A middle-aged woman who became pregnant through in vitro fertilization suffered severe ramifications, causing the ensuing trial to need an expert in Maternal-Fetal Medicine. Already a mother of five children, the patient had previously chosen to give birth by C-Section multiple times, making her a high-risk pregnancy patient. An excess of amniotic fluid was noted in her amniotic sac prior to giving birth, and she proceeded to exhibit pulmonary embolus, as a blot clot developed to block her artery. Despite the doctor’s efforts through venous thromboembolism to prevent clotting, she began to show signs of disseminated intravascular coagulation, with small clots moving to block multiple vessels. Though the patient was placed on an ECMO machine to act as an artificial lung to facilitate blood flow, she eventually required a complete abdominal hysterectomy, removing both her uterus and cervix. After the hysterectomy, her right leg from the knee down developed ischemia and needed amputation, as did all the toes on her left foot.
Question(s) For Expert Witness
- 1. Do you routinely treat patients like the one described above?
- 2. Have you ever had a patient develop the outcome or complications noted above?

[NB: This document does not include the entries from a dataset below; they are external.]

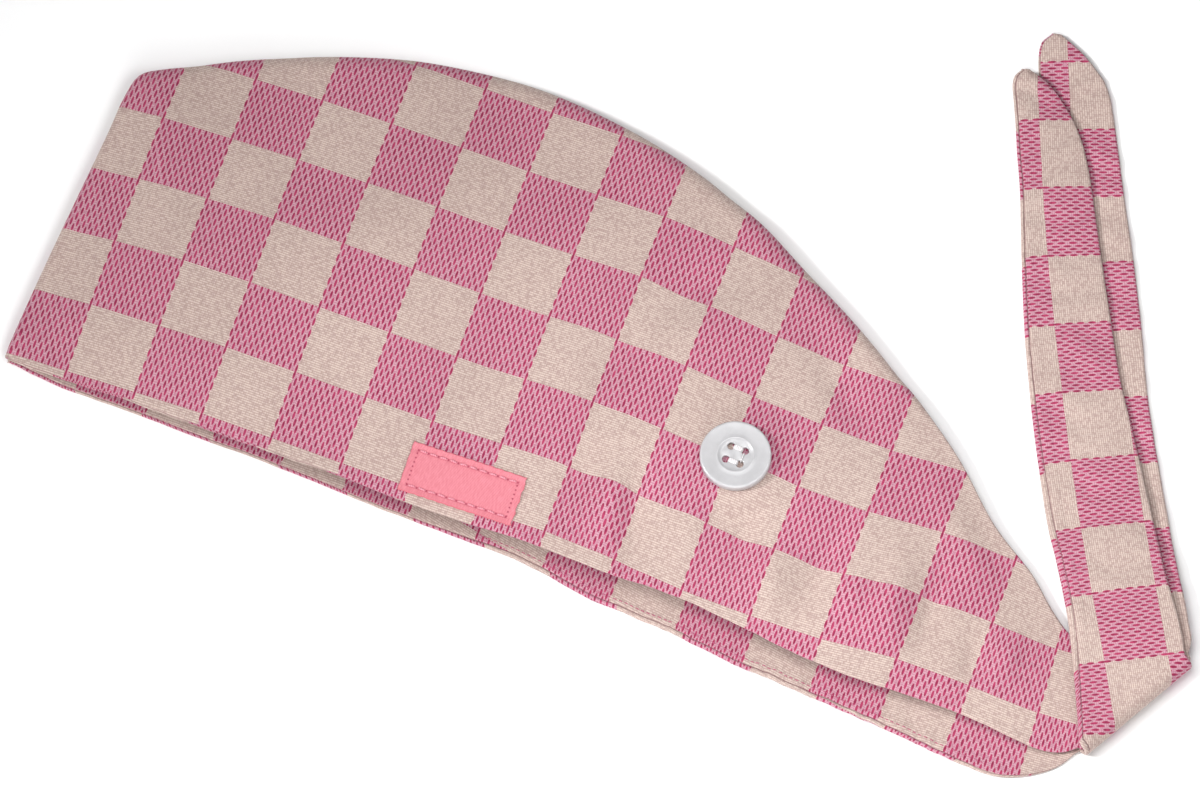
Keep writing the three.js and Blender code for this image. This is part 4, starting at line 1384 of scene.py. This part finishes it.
def add_stage():
    bpy.ops.object.select_all(action="DESELECT")
    bpy.ops.mesh.primitive_grid_add(x_subdivisions=8, y_subdivisions=8, size=FLOOR_SIZE)
    floor = bpy.context.object
    floor.name = "floor"
    floor.data.materials.append(floor_finish())
    right, up, _ = camera_axes()
    overhead = Vector((0, 0, 1))
    middle, tail, brightest = (Vector(in_frame(p)) for p in (PHOTO_MIDDLE, TAIL_PLACE, BRIGHTEST_PLACE))

    def from_middle(lamp):
        a, b, c = lamp["direction"]
        return middle + (right * a + up * b + overhead * c).normalized() * lamp["distance"]

    # The key lamp's light grows weaker towards the rim of its cone
    add_lamp("key", "SPOT", from_middle(KEY), tail, shadow_soft_size=KEY["radius"],
             spot_size=math.radians(KEY["cone"]), spot_blend=1, energy=KEY["power"])
    add_lamp("near_lamp", "AREA", brightest + overhead * NEAR_LAMP["height"], brightest, shape="DISK",
             size=NEAR_LAMP["size"], energy=NEAR_LAMP["power"])
    add_lamp("front_fill", "AREA", from_middle(FRONT_FILL), middle, shape="DISK",
             size=FRONT_FILL["size"], energy=FRONT_FILL["power"])
    world = bpy.data.worlds.new("studio")
    world.use_nodes = True
    background = world.node_tree.nodes["Background"]
    background.inputs["Color"].default_value = (1, 1, 1, 1)
    background.inputs["Strength"].default_value = SKY_LIGHT
    bpy.context.scene.world = world
    bpy.context.scene.view_settings.view_transform = "Standard"


def finish_piece(piece, material, slot, *nodes):
    piece.data.materials.clear()
    piece.data.materials.append(material)
    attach(piece, "root")
    if nodes:
        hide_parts(*nodes)


def build_halves():
    spine = Spine()
    cotton = checked_cotton()
    halves, cloths = {}, {}
    for side in HALF_SIZES:
        halves[side] = Half(side)
        cloths[side] = cloth_piece(halves[side], spine, f"{side}_cloth")
        finish_piece(cloths[side], cotton, "check_cloth", f"side_{side}")
    return halves, cloths


def build_trims(halves, cloths):
    # each yarn: its own colour, then the colour of the painted shade in its twist
    hem_yarn = twisted_yarn("hem_yarn", tint(189, 88, 125), tint(147, 53, 88))
    label_yarn = twisted_yarn("label_yarn", tint(228, 154, 167), tint(206, 116, 136))
    button_yarn = twisted_yarn("button_yarn", tint(232, 229, 229), tint(200, 195, 198))
    stitches = hem_stitches(halves["right"])
    finish_piece(stitches, hem_yarn, "thread")
    place = LabelPlace(cloths["left"])
    label = label_piece(place)
    finish_piece(label, label_satin(), "label_cloth", "label")
    border = label_stitches(place)
    finish_piece(border, label_yarn, "thread")
    plastic = button_plastic()
    model = model_button()
    for side, turned in (("left", False), ("right", True)):
        button = place_button(model, f"{side}_button", f"button_{side}", turned)
        finish_piece(button, plastic, "plastic", f"button_{side}")
        yarn = button_thread(f"{side}_button_thread", f"button_{side}", turned)
        finish_piece(yarn, button_yarn, "thread", f"thread_{side}")
    bpy.data.objects.remove(model, do_unlink=True)


add_camera()
build_trims(*build_halves())
add_stage()
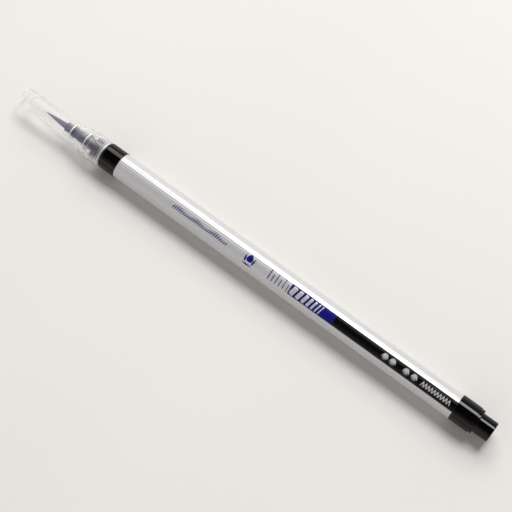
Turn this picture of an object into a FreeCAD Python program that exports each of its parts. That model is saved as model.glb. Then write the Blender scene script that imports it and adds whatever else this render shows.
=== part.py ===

Expert Witness Response E-032491
Depending on that type of Venous thromboembolism, or VTE, prophylaxis was used to prevent clotting, the doctors in this case could be indisputably liable for the patient’s complications. I am a Maternal-Fetal Medicine practitioner who provides inpatient labor floor coverage 40-60 hours per month, and am also an expert on obstetric VTE prophylaxis who has published extensively on the subject and contributed to major clinical guidelines.